In cities, this argument had particular resonance, no doubt because poorly ventilated, sweltering classrooms were miserable for students and teachers alike. In rural areas studied by Kenneth Gold, a historian at the City University of New York, education reformers began pushing to revamp the school calendar, as well, creating the now standard school calendar.
In truth, much of the impetus for the shift likely came from the teachers themselves, who had by this time organized themselves. They pushed for summer vacation because, well, they wanted a break. As one reformer arguing against year-round schooling noted: "Teachers need a summer vacation more than bad boys need a whipping."
By the early twentieth century, the idea that parents and children alike needed to rest their brains and commune with the great outdoors had become an article of faith among the middle class. While summer vacation never grew to the outsized proportions found in many European countries, it has nonetheless persisted as an American ritual, with July and August the peak months for family sojourns.
In recent years, though, this once-solid institution has eroded. Many school districts, concerned about the "summer slide" that besets student performance, have begun to reinstitute school calendars that look suspiciously like the bad old days of the nineteenth century.
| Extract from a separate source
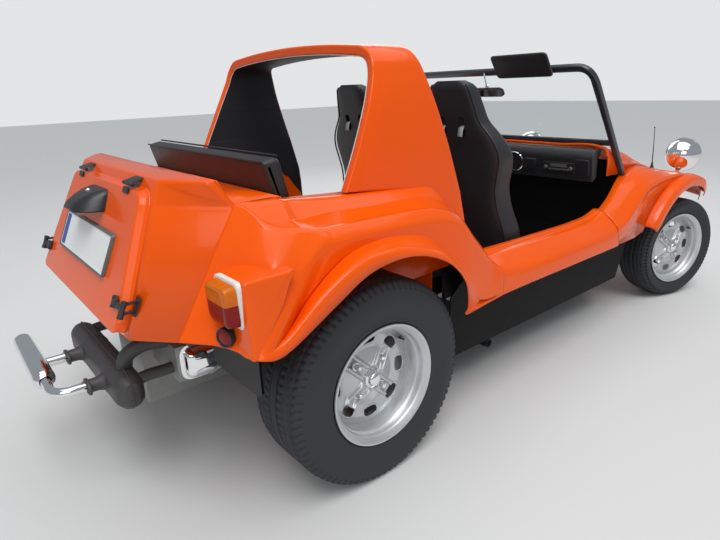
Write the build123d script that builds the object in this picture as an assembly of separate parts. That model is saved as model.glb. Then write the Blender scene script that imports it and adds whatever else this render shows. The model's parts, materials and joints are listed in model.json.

The idea that kids might want to turn off their brains for ten weeks is increasingly seen as counterproductive, given demands for ever-higher test scores. Adults, too, have retreated from summer vacation in recent years, with average Americans taking a week less now than they did at the end of the twentieth century.
William H. H. Murray would not approve. In his classic work, he sought to reach those "pent up in narrow offices and narrower studies [who] long for a breath of mountain air and the free life of field and flood." He exhorted his readers to listen to that yearning and take a break. A century and a half later, it's advice that Americans of all ages should continue to heed.